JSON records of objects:
────────

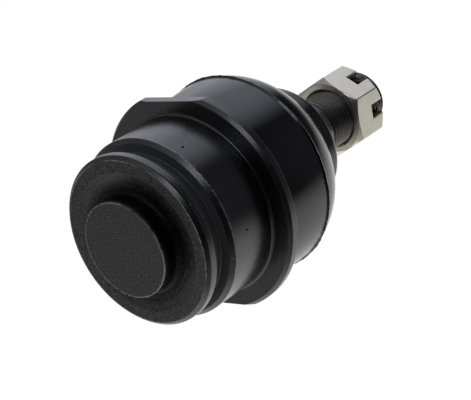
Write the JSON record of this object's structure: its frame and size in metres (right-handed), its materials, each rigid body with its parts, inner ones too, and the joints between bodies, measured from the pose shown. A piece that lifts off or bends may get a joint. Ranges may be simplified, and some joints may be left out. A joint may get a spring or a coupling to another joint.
{
  "type": "suspension ball joint",
  "caption": "Press-in suspension ball joint: grooved barrel with a two-flat flange, domed rubber boot and a swinging tapered, threaded stud with a slotted nut.",
  "frame": {"origin": "centre of the boss face on the closed end, which the joint stands on", "axes": "+Z along the joint's axis from the closed end to the stud, +X square to one of the two flats on the flange"},
  "size_m": [0.0568, 0.0606, 0.105],
  "materials": {
    "black_forging": "satin black coat over a turned forging",
    "spring_steel": "blued spring steel",
    "ring_steel": "plain pressed steel",
    "seat_plastic": "natural acetal",
    "stud_steel": "hardened steel with rolled thread, lightly oiled",
    "boot_rubber": "smooth moulded black rubber",
    "zinc_plate": "pale zinc plating"
  },
  "bodies": {
    "joint_body": {"housing": "black_forging", "preload_spring": "spring_steel", "pressure_plate": "ring_steel", "upper_ball_seat": "seat_plastic", "closing_ring": "ring_steel", "boot_base_ring": "ring_steel", "dust_boot": "boot_rubber"},
    "lower_seat": {"lower_ball_seat": "seat_plastic"},
    "boot_collar": {"boot_neck_ring": "ring_steel"},
    "stud": {"ball_stud": "stud_steel"},
    "nut": {"slotted_nut": "zinc_plate"}
  },
  "joints": [
    {"name": "swing_direction", "type": "hinge", "parent": "joint_body", "child": "lower_seat", "pos_m": [0, 0, 0.02715], "axis": [0, 0, 1], "continuous": true},
    {"name": "swing", "type": "hinge", "parent": "lower_seat", "child": "boot_collar", "pos_m": [0, 0, 0.02715], "axis": [1, 0, 0], "range_deg": [-22, 22], "deforming": ["dust_boot"]},
    {"name": "stud_spin", "type": "hinge", "parent": "boot_collar", "child": "stud", "pos_m": [0, 0, 0.02715], "axis": [0, 0, 1], "continuous": true},
    {"name": "nut_turn", "type": "hinge", "parent": "stud", "child": "nut", "pos_m": [0, 0, 0.0949], "axis": [0, 0, 1], "continuous": true}
  ]
}
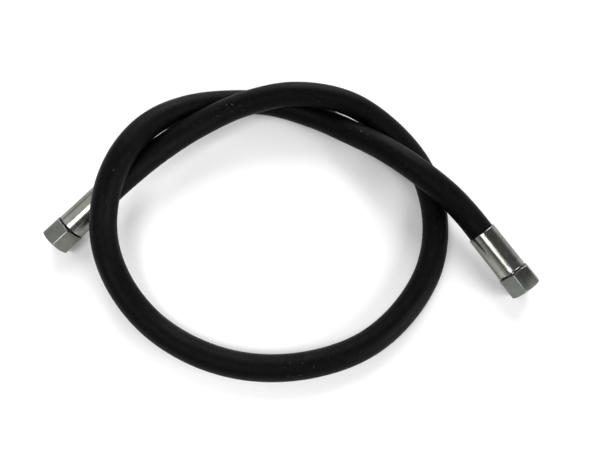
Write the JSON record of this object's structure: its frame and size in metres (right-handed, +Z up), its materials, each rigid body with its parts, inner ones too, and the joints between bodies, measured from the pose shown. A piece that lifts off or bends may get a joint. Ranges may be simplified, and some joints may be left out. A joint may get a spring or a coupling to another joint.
{
  "type": "hydraulic hose assembly",
  "caption": "Black rubber hydraulic hose lying in one tucked loop, with a crimped steel ferrule and a loose hexagon swivel nut on each end.",
  "frame": {"origin": "on the surface that the hose lies on, below the middle of the box round the two end fittings", "axes": "+Z up from the surface; +X the way that end b points in plan; end a points close to -Y"},
  "size_m": [0.2778, 0.2704, 0.0537],
  "materials": {
    "cover_rubber": "dull black cloth-wrapped rubber",
    "tube_rubber": "smooth black nitrile",
    "braid_wire": "brass-coated steel wire braid",
    "zinc_steel": "bright zinc plate, crimped",
    "nut_steel": "grey zinc plate",
    "spring_wire": "drawn spring wire",
    "seal_rubber": "satin nitrile"
  },
  "bodies": {
    "hose": {"inner_tube": "tube_rubber", "inner_wire_braid": "braid_wire", "braid_separator": "tube_rubber", "outer_wire_braid": "braid_wire", "hose_cover": "cover_rubber", "ferrule_a": "zinc_steel", "stem_a": "zinc_steel", "thrust_wire_a": "spring_wire", "cone_o_ring_a": "seal_rubber", "ferrule_b": "zinc_steel", "stem_b": "zinc_steel", "thrust_wire_b": "spring_wire", "cone_o_ring_b": "seal_rubber"},
    "nut_a": {"swivel_nut_a": "nut_steel"},
    "nut_b": {"swivel_nut_b": "nut_steel"}
  },
  "joints": [
    {"name": "swivel_nut_a_turn", "type": "hinge", "parent": "hose", "child": "nut_a", "pos_m": [-0.11253, -0.1244, 0.01256], "axis": [0.0853, -0.9744, -0.2079], "continuous": true},
    {"name": "swivel_nut_b_turn", "type": "hinge", "parent": "hose", "child": "nut_b", "pos_m": [0.11677, 0.122, 0.01217], "axis": [0.9877, 0, -0.1564], "continuous": true}
  ]
}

────────

■ **Exercise task**
Reproduce every line of the material above exactly.

■ **Exercise answer**
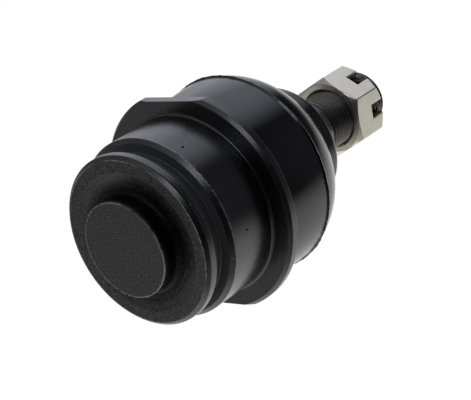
Write the JSON record of this object's structure: its frame and size in metres (right-handed), its materials, each rigid body with its parts, inner ones too, and the joints between bodies, measured from the pose shown. A piece that lifts off or bends may get a joint. Ranges may be simplified, and some joints may be left out. A joint may get a spring or a coupling to another joint.
{
  "type": "suspension ball joint",
  "caption": "Press-in suspension ball joint: grooved barrel with a two-flat flange, domed rubber boot and a swinging tapered, threaded stud with a slotted nut.",
  "frame": {"origin": "centre of the boss face on the closed end, which the joint stands on", "axes": "+Z along the joint's axis from the closed end to the stud, +X square to one of the two flats on the flange"},
  "size_m": [0.0568, 0.0606, 0.105],
  "materials": {
    "black_forging": "satin black coat over a turned forging",
    "spring_steel": "blued spring steel",
    "ring_steel": "plain pressed steel",
    "seat_plastic": "natural acetal",
    "stud_steel": "hardened steel with rolled thread, lightly oiled",
    "boot_rubber": "smooth moulded black rubber",
    "zinc_plate": "pale zinc plating"
  },
  "bodies": {
    "joint_body": {"housing": "black_forging", "preload_spring": "spring_steel", "pressure_plate": "ring_steel", "upper_ball_seat": "seat_plastic", "closing_ring": "ring_steel", "boot_base_ring": "ring_steel", "dust_boot": "boot_rubber"},
    "lower_seat": {"lower_ball_seat": "seat_plastic"},
    "boot_collar": {"boot_neck_ring": "ring_steel"},
    "stud": {"ball_stud": "stud_steel"},
    "nut": {"slotted_nut": "zinc_plate"}
  },
  "joints": [
    {"name": "swing_direction", "type": "hinge", "parent": "joint_body", "child": "lower_seat", "pos_m": [0, 0, 0.02715], "axis": [0, 0, 1], "continuous": true},
    {"name": "swing", "type": "hinge", "parent": "lower_seat", "child": "boot_collar", "pos_m": [0, 0, 0.02715], "axis": [1, 0, 0], "range_deg": [-22, 22], "deforming": ["dust_boot"]},
    {"name": "stud_spin", "type": "hinge", "parent": "boot_collar", "child": "stud", "pos_m": [0, 0, 0.02715], "axis": [0, 0, 1], "continuous": true},
    {"name": "nut_turn", "type": "hinge", "parent": "stud", "child": "nut", "pos_m": [0, 0, 0.0949], "axis": [0, 0, 1], "continuous": true}
  ]
}
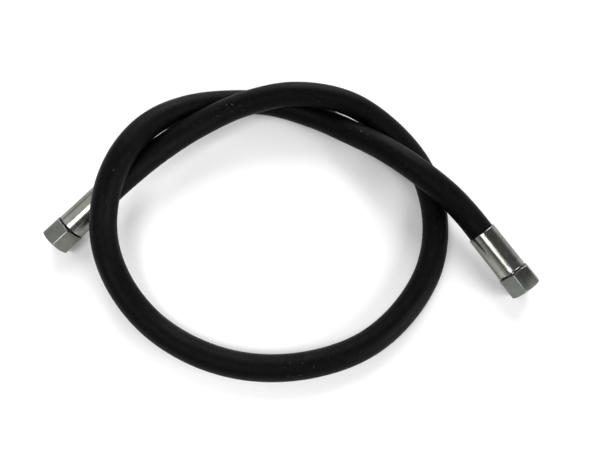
Write the JSON record of this object's structure: its frame and size in metres (right-handed, +Z up), its materials, each rigid body with its parts, inner ones too, and the joints between bodies, measured from the pose shown. A piece that lifts off or bends may get a joint. Ranges may be simplified, and some joints may be left out. A joint may get a spring or a coupling to another joint.
{
  "type": "hydraulic hose assembly",
  "caption": "Black rubber hydraulic hose lying in one tucked loop, with a crimped steel ferrule and a loose hexagon swivel nut on each end.",
  "frame": {"origin": "on the surface that the hose lies on, below the middle of the box round the two end fittings", "axes": "+Z up from the surface; +X the way that end b points in plan; end a points close to -Y"},
  "size_m": [0.2778, 0.2704, 0.0537],
  "materials": {
    "cover_rubber": "dull black cloth-wrapped rubber",
    "tube_rubber": "smooth black nitrile",
    "braid_wire": "brass-coated steel wire braid",
    "zinc_steel": "bright zinc plate, crimped",
    "nut_steel": "grey zinc plate",
    "spring_wire": "drawn spring wire",
    "seal_rubber": "satin nitrile"
  },
  "bodies": {
    "hose": {"inner_tube": "tube_rubber", "inner_wire_braid": "braid_wire", "braid_separator": "tube_rubber", "outer_wire_braid": "braid_wire", "hose_cover": "cover_rubber", "ferrule_a": "zinc_steel", "stem_a": "zinc_steel", "thrust_wire_a": "spring_wire", "cone_o_ring_a": "seal_rubber", "ferrule_b": "zinc_steel", "stem_b": "zinc_steel", "thrust_wire_b": "spring_wire", "cone_o_ring_b": "seal_rubber"},
    "nut_a": {"swivel_nut_a": "nut_steel"},
    "nut_b": {"swivel_nut_b": "nut_steel"}
  },
  "joints": [
    {"name": "swivel_nut_a_turn", "type": "hinge", "parent": "hose", "child": "nut_a", "pos_m": [-0.11253, -0.1244, 0.01256], "axis": [0.0853, -0.9744, -0.2079], "continuous": true},
    {"name": "swivel_nut_b_turn", "type": "hinge", "parent": "hose", "child": "nut_b", "pos_m": [0.11677, 0.122, 0.01217], "axis": [0.9877, 0, -0.1564], "continuous": true}
  ]
}